Gierschick v. State Employees' Retirement Board

PELLEGRINI, Judge,

concurring.

While I join with the majority’s well-reasoned decision, I write separately only to explain how this case differs from Roche v. State Employees’ Retirement Board, 731 A.2d 640 (Pa.Cmwlth.1999). At issue in both cases is whether a claimant’s pension is foreclosed by Section 3(a) of Act 140, 43 P.S. § 1313, requiring forfeiture of a pension when the claimant is found guilty or pleads guilty to certain enumerated crimes. Section 2 of Act 140, 43 P.S. § 1312, lists “crimes related to public office or public employment” that disqualify a claimant from receiving his or her pension in pertinent part as follows:

Any of the following criminal offenses as set forth in title 18 (crimes and offenses) of the Pennsylvania Consolidated Statutes or other enumerated statute when committed by a public official or public employee through his public office or position or when his public employment places him in a position to commit the crime:
(10) § 4902 (relating to perjury);
(11) § 4903(a) (relating to false swearing);
(12) § 4904 (relating to unsworn falsification to authorities);
(13) § 4906 (relating to false reports to law enforcement authorities);
In addition to the foregoing specific crimes, the term also includes all criminal offenses as set forth in federal law substantially the same as the crimes enumerated herein.

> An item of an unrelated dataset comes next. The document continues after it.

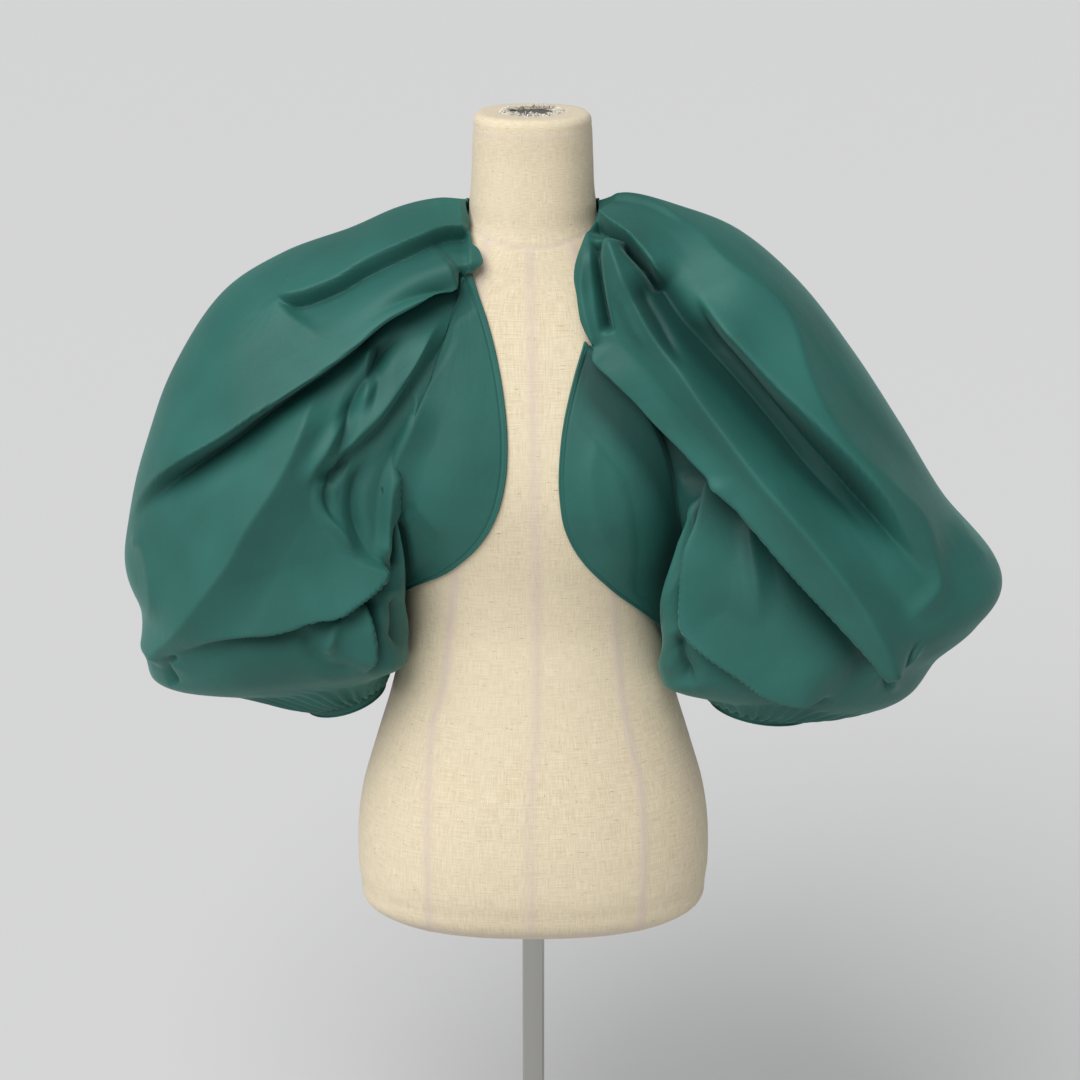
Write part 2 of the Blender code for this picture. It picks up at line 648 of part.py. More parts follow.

In Roche, -the Retirement Board only found and argued that the federal crime of false swearing was substantially similar to the federal crime of peijury and not that it was comparable to any of the other crimes enumerated above. No other claim was made by the Retirement Board that the federal false swearing was comparable to any other disqualifying crime. Answering the question presented to us of whether the federal crime of false swearing was substantially similar to the state crime of peijury and, if not, whether Roche was entitled to his pension, we reversed the Board’s decision forfeiting Roche’s pension benefits finding that the federal crime of false swearing was not substantially the same as the state crime of perjury. In this case, however, the issue is whether a federal crime of peijury is the same as the state crime of perjury. Because those crimes are substantially the same, I join with that majority’s analysis so holding.